Le Giec (et Al Gore)

Patrick Piro  et  Claude-Marie Vadrot  • 18 octobre 2007 abonné·es

Al Gore prix Nobel de la Paix, décerné la semaine dernière pour sa croisade contre le dérèglement climatique : le satisfecit est général de voir le réchauffement grande cause nobélisable, avec croc-en-jambe à la politique négationniste de Bush. On s’attarde moins sur le corécipiendaire, le Groupe d’experts intergouvernemental sur l’évolution du climat ­ le Giec.

Al Gore est une vedette planétaire avec son récent film Une vérité qui dérange, mais, pour établir cette dernière, il a fallu vingt ans de travail du Giec : environ 3 000 scientifiques de près de 200 pays.

Le Giec naît en 1988 sous l’égide des Nations unies, malgré l’opposition des États-Unis. Son rôle : établir des rapports « de consensus » sur l’état du climat à l’usage des gouvernements.

Au départ, rien n’a été facile, surtout lors des premières tentatives pour discerner la responsabilité des activités humaines. « Nous avons travaillé dans l’indifférence, voire l’hostilité » , témoigne Jean Jouzel, qui représente la France au bureau du Giec. Dans quelques pays, des scientifiques subissent une répression (suppressions de poste, de financements, etc.). Et d’abord aux États-Unis, où s’organise une vraie chasse aux climatologues incorrects critiquant le mode de vie américain. George W.Bush obtient même en 2002 le remplacement du président du Giec, avec lequel il est « en désaccord » .

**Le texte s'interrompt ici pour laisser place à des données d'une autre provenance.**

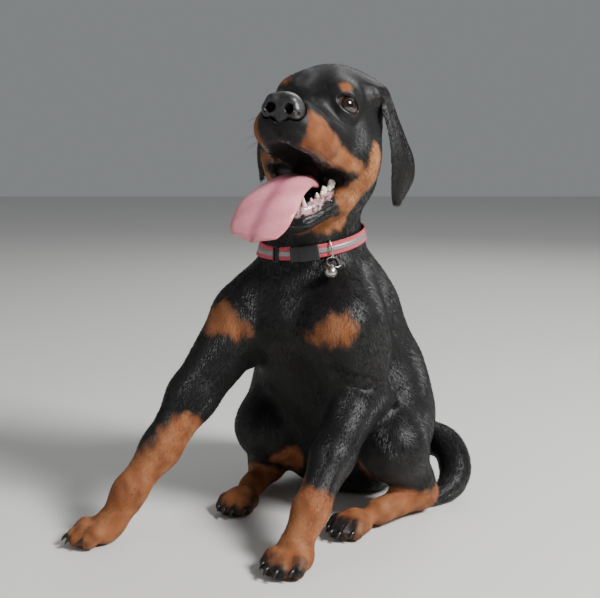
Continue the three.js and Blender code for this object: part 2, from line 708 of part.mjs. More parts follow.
function lowerTeeth(grow) {
  const line = smoothCurve(GUM_LINE);
  const rings = Array.from({ length: 15 }, (_, r) => {
    const t = r / 14;
    const ahead = unit(sub(line(Math.min(t + 0.02, 1)), line(Math.max(t - 0.02, 0))));
    const aside = unit(cross(ahead, [0, 0, 1]));
    const middle = sub(line(t), mul(ahead, r === 0 ? grow : r === 14 ? -grow : 0));
    return Array.from({ length: 8 }, (_u, i) => {
      const turn = Math.PI * i / 4;
      const out = add(mul(aside, Math.cos(turn)), [0, 0, Math.sin(turn)]);
      return toWorld(opened(add(middle, mul(out, GUM_RADIUS + grow))));
    });
  });
  let teeth = loft(rings);
  for (const [f, l, radius, height, lean] of TOOTH_ROW) {
    for (const sign of [1, -1]) teeth = teeth.add(tooth([f, sign * l, -24.5], radius, height, lean, grow));
  }
  return teeth;
}

function tooth([f, l, u], radius, height, lean, grow) {
  const rings = [[-4 - grow, 1], [height * 0.4, 0.86], [height + grow, 0.16]].map(([rise, share]) =>
    Array.from({ length: 5 }, (_, i) => {
      const turn = 2 * Math.PI * i / 5;
      return toWorld(opened([f + Math.cos(turn) * (radius * share * 1.3 + grow) + lean * rise / 10,
        l + Math.sin(turn) * (radius * share + grow), u + rise]));
    }));
  return loft(rings);
}

function makeHead() {
  const lengthwise = (f) => (f > 8 ? FACE_CELL : 1.5 * FACE_CELL);
  const field = (q) => neckAndHead(toWorld(q));
  const cells = [lengthwise, 1.13 * FACE_CELL, 1.13 * FACE_CELL];
  let shape = net(field, [-72, -66, -92], [104, 66, 62], cells, toWorld);
  const besideHead = net((q) => field(q) - 3 * SEAM, [-72, -66, -92], [104, 66, 62], cells, toWorld);
  shape = shape.intersect(beyond(NECK_TOP, TOP_RISE));
  for (const [side, name, swing] of [[(q) => q, 'left', 0], [otherSide, 'right', 16]]) {
    shape = shape.subtract(ballAt(side(EYE_MIDDLE), EYE_RADIUS + 0.3, 14));
    shape = shape.subtract(eyeSlit(side));
    keep(`eye_${name}`, ballAt(side(EYE_MIDDLE), EYE_RADIUS, 14), BLACK);
    keep(`ear_${name}`, earSolid(side, swing).subtract(besideHead), BLACK);
  }
  const noseBox = [[76, -19, -18], [108, 19, 15]];
  const nose = net(noseShape, ...noseBox, NOSE_CELL, toWorld);
  shape = shape.subtract(net((q) => noseShape(q) - 2 * SEAM, ...noseBox, NOSE_CELL, toWorld));
  keep('nose', both(nostril).reduce((a, b) => a.subtract(b), nose), BLACK);
  shape = shape.subtract(tongueSolid(SEAM)).subtract(lowerTeeth(SEAM));
  keep('tongue', tongueSolid(0), PINK);
  keep('head', shape, BLACK);

  const parted = (q) => Math.max(jawShape(q), 1.1 - neckAndHead(toWorld(q)) / HEAD_UNIT);
  let jaw = net(parted, [-10, -44, -100], [78, 44, -20], JAW_CELL, toWorld);
  jaw = jaw.subtract(tongueSolid(SEAM)).subtract(lowerTeeth(SEAM)).subtract(neckBody);
  keep('jaw', jaw, RUST);
  const teeth = lowerTeeth(0).subtract(tongueSolid(SEAM));
  keep('teeth_lower', teeth, 0xe9e0d0);
}

// The collar lies on the neck: each point of it is found by going out from the neck's middle line
const collarUp = unit(COLLAR_AXIS);
const collarRight = unit(cross([0, 1, 0], collarUp));
const collarBack = cross(collarUp, collarRight);

function collarWay(angle) {
  return add(mul(collarRight, Math.sin(radians(angle))), mul(collarBack, -Math.cos(radians(angle))));
}

function onNeck(angle, rise, lift) {
  const start = add(COLLAR_MIDDLE, mul(collarUp, rise));
  const way = collarWay(angle);
  let [near, far] = [15, 110];
  for (let round = 0; round < 24; round += 1) {
    const half = (near + far) / 2;
    if (neckSkin(add(start, mul(way, half))) < 0) near = half;
    else far = half;
  }
  return add(start, mul(way, near + lift));
}

const neckSkin = blend(12, trunk, neckField);

// A point moved outwards until it stands clear of the neck and chest
function clearOf(point, out, clearance) {
  let p = point;
  while (neckSkin(p) < clearance) p = add(p, mul(out, 0.4));
  return p;
}

// A stretch of webbing or moulded plastic on the neck, between two angles or all round
function band(from, to, width, lift, thickness, steps, endless = false) {
  const rings = Array.from({ length: endless ? steps : steps + 1 }, (_, i) => {
    const angle = from + (to - from) * i / steps;
    const half = width / 2;
    return [[-half, lift], [half, lift], [half, lift + thickness * 0.7], [half * 0.8, lift + thickness],
      [-half * 0.8, lift + thickness], [-half, lift + thickness * 0.7]]
      .map(([rise, out]) => onNeck(angle, rise, out));
  });
  return loft(rings, endless);
}

// A flat closed loop of round wire through points that a function gives for each turn
function wire(pointAt, thickness, steps) {
  const flat = unit(cross(sub(pointAt(0.25), pointAt(0)), sub(pointAt(0.5), pointAt(0))));
  const rings = Array.from({ length: steps }, (_, i) => {
    const here = pointAt(i / steps);
    const ahead = unit(sub(pointAt((i + 0.5) / steps), pointAt((i - 0.5) / steps)));
    const lift = cross(ahead, flat);
    return Array.from({ length: 6 }, (_u, k) => {
      const turn = Math.PI * k / 3;
      return add(here, mul(add(mul(flat, Math.cos(turn)), mul(lift, Math.sin(turn))), thickness));
    });
  });
  return loft(rings, true);
}

function makeCollar() {
  const strapLift = 0.9;
  const seat = band(0, 360, COLLAR_WIDTH + 2 * SEAM, strapLift - SEAM, 8, 26, true);
  neckBody = neckBody.subtract(seat);
  keep('collar_strap', band(0, 360, COLLAR_WIDTH, strapLift, STRAP_THICKNESS, 26, true), 0xd9505a);
  const outside = strapLift + STRAP_THICKNESS + 0.4;
  keep('collar_buckle', band(BUCKLE_ANGLE - 15, BUCKLE_ANGLE + 15, 15, outside, 4.6, 6), 0x161616);
  keep('collar_slider', band(SLIDER_ANGLE - 3, SLIDER_ANGLE + 3, 15.5, outside, 2.4, 2), 0x161616);
  const middle = onNeck(RING_ANGLE, 0, strapLift + STRAP_THICKNESS / 2);
  const rise = unit(sub(onNeck(RING_ANGLE, 5, 0), onNeck(RING_ANGLE, -5, 0)));
  const out = unit(cross(cross(rise, collarWay(RING_ANGLE)), rise));
  const loop = (grow) => wire((t) => add(middle, add(mul(rise, Math.cos(2 * Math.PI * t) * 9.5 - 1),
    mul(out, Math.sin(2 * Math.PI * t) * 4.2))), 0.9 + grow, 18);
  keep('collar_loop', loop(0), 0xb9bcc0);
  neckBody = neckBody.subtract(loop(SEAM));
  const foot = add(middle, mul(rise, -10.5));
  const side = unit(cross([0, 0, 1], out));
  const slope = unit(sub(clearOf(add(foot, [0, 0, -14]), out, 5), foot));
  const ringMiddle = add(add(foot, mul(rise, 2.1)), mul(slope, RING_RADIUS));
  const circle = (middlePoint, first, second, radius) => (t) => add(middlePoint, mul(
    add(mul(first, Math.cos(2 * Math.PI * t)), mul(second, Math.sin(2 * Math.PI * t))), radius));
  keep('split_ring', wire(circle(ringMiddle, side, slope, RING_RADIUS), 0.8, 18), 0xb9bcc0);
  const sway = unit(add(slope, mul(side, -0.5)));
  const catchPoint = add(ringMiddle, mul(sway, RING_RADIUS));
  const bellMiddle = clearOf(add(catchPoint, mul(sway, BELL_RADIUS + 2.7)), out, BELL_RADIUS + 0.9);
  const hang = unit(sub(bellMiddle, catchPoint));
  const eye = wire(circle(add(catchPoint, mul(hang, 0.7)), hang, cross(side, slope), 2.7), 0.7, 12);
  const ball = new THREE.SphereGeometry(BELL_RADIUS, 12, 8);
  ball.translate(...bellMiddle);
  keep('bell', solidOf(ball).add(eye), 0xa9a596);
}

makeNeck();
makeCollar();
makeTorso();
makeLegs();
keep('tail', tailNet(0).subtract(ground), BLACK);
makeHead();
keep('neck', neckBody, BLACK);

const puppy = new THREE.Group();
for (const [name, { body, colour }] of parts) {
  const mesh = body.getMesh();
  const geometry = new THREE.BufferGeometry();
  geometry.setAttribute('position', new THREE.BufferAttribute(mesh.vertProperties, 3));
  geometry.setIndex(new THREE.BufferAttribute(mesh.triVerts, 1));
  geometry.computeVertexNormals();
  const material = new THREE.MeshStandardMaterial({ color: colour, roughness: 0.8 });
  const piece = new THREE.Mesh(geometry, material);
  piece.name = name;
  puppy.add(piece);
}

// The origin lies on the floor under the middle of the puppy
const extent = new THREE.Box3().setFromObject(puppy);
const middle = extent.getCenter(new THREE.Vector3());
puppy.position.set(-middle.x, -middle.y, -extent.min.z);

export default puppy;
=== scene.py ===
import math

import bmesh
import bpy
import numpy as np
from mathutils import Matrix, Vector
from mathutils.bvhtree import BVHTree


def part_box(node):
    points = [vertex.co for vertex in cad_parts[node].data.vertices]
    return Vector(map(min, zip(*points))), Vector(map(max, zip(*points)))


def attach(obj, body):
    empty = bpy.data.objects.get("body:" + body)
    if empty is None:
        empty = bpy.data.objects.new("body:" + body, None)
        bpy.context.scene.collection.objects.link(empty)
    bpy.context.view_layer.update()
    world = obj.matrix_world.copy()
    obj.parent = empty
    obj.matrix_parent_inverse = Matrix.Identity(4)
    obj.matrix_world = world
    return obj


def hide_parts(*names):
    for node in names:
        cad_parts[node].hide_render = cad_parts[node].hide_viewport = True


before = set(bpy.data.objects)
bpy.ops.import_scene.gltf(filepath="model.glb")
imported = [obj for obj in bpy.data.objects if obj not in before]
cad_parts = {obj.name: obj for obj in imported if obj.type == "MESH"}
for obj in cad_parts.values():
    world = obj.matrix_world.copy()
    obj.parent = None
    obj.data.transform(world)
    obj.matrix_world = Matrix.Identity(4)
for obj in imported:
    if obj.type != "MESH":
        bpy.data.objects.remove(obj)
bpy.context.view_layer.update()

# The head's own frame: forward along the nose, to the puppy's left, and up through the crown.
# The head is turned a little to its left, raised and tipped, and all that is on it is placed in
# head units of 1.15 mm in this frame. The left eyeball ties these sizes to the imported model.
MM = 0.001
HEAD_MIDDLE = np.array([28.0, -8.0, 379.0])
HEAD_UNIT = 1.15
HEAD_YAW, HEAD_PITCH, HEAD_ROLL = (math.radians(turn) for turn in (-10, 10, -5))
EYE_MIDDLE = np.array([28.5, 23.0, 15.0])

forward = np.array([-math.sin(HEAD_YAW) * math.cos(HEAD_PITCH),
                    -math.cos(HEAD_YAW) * math.cos(HEAD_PITCH), math.sin(HEAD_PITCH)])
level_left = np.array([math.cos(HEAD_YAW), -math.sin(HEAD_YAW), 0.0])
level_up = np.cross(forward, level_left)
head_left = level_left * math.cos(HEAD_ROLL) + level_up * math.sin(HEAD_ROLL)
head_up = level_up * math.cos(HEAD_ROLL) - level_left * math.sin(HEAD_ROLL)
head_axes = np.array([forward, head_left, head_up])


def head_to_body(place):
    """A place in head units, as millimetres from the middle of the puppy's stance."""
    return HEAD_MIDDLE + np.asarray(place, float) @ head_axes * HEAD_UNIT


def body_to_head(place):
    return (np.asarray(place, float) - HEAD_MIDDLE) @ head_axes.T / HEAD_UNIT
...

Car le Giec est devenu un acteur politique. D’abord parce que ses « résumés aux décideurs », points clés de ses rapports (1990, 1995, 2001, 2007), sont négociés ligne à ligne avec les représentants gouvernementaux. Mais aussi parce qu’ils ont remarquablement contribué à la prise de conscience, s’imposant comme des références indiscutables à mesure que les incertitudes tombaient une à une. La diversité de sa composition le rendant peu contrôlable, le Giec, conscient de son rôle d’acteur majeur, en joue habilement. Divulguant par exemple la teneur de son rapport 2001 avec quelques semaines d’avance afin de peser sur les négociations cruciales de la conférence de La Haye, qui finalisait l’application du protocole de Kyoto ; ou bien occupant quatre mois durant l’actualité en orchestrant la remise en trois étapes de son rapport 2007.

À l’heure des congratulations, il est bon de se rappeler qu’en 2002 Al Gore avait critiqué le choix de l’Indien Rajendra Pachauri à la présidence du Giec, au motif qu’il manquait de motivation. Il est vrai qu’il avait alors la préférence de… Bush.